The report read: ‘We recognise that risk management processes are already under review by the council but we note that Portsmouth’s senior management team took on additional responsibilities in relation to two other councils this year.

‘This could reduce management’s capacity for effective oversight at Portsmouth.

‘We note that in 2015/16, internal audit’s annual opinion gave limited assurance on internal control and noted that it had declined in recent years. There is a risk that as the nature of the council’s work changes, associated required changes may not be made in a timely fashion to financial and performance information and internal control systems.

‘This could undermine the council’s ability to demonstrate sound governance and informed decision making.’

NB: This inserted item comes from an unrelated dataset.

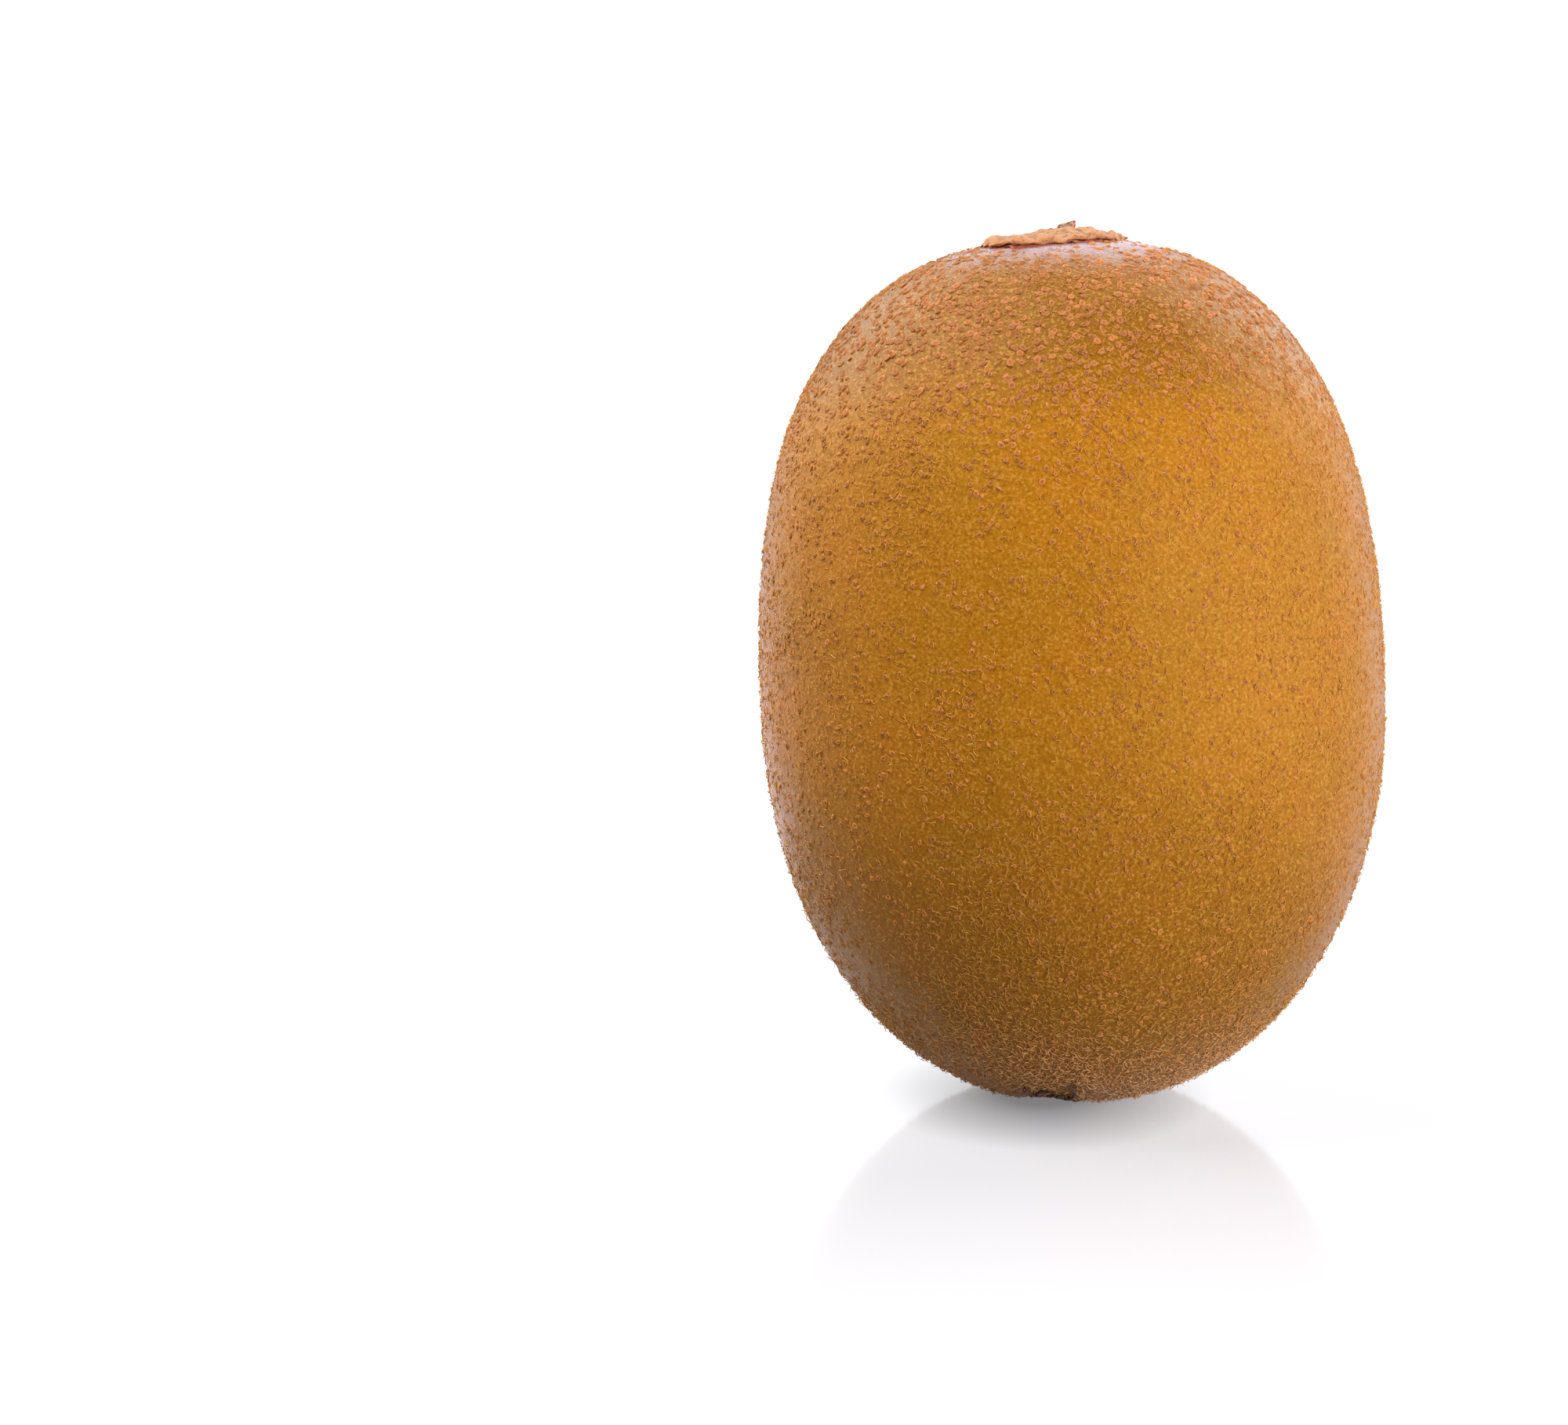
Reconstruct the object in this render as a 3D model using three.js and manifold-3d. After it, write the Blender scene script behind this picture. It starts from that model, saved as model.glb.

Councillors on the authority’s governance, audits and standards committee discussed the report on Friday.

It was also revealed at the meeting that the council’s pension fund deficit rose 12.8 per cent to £354.8m from £314.3m.

Southsea resident Jerry Brown spoke at the meeting and raised his concern that senior officers were losing ‘thinking time’ needed to make important decisions.

He said: ‘We are running the risk of them not being able to do the duties they have been given to perform.’

Following the meeting, Councillor John Ferrett, chairman of the committee, downplayed any fears over the consultants’ comments.

He said: ‘I have not seen anything that would give me any cause for concern or shows that the structuring is diminishing the services that we are providing as a council.’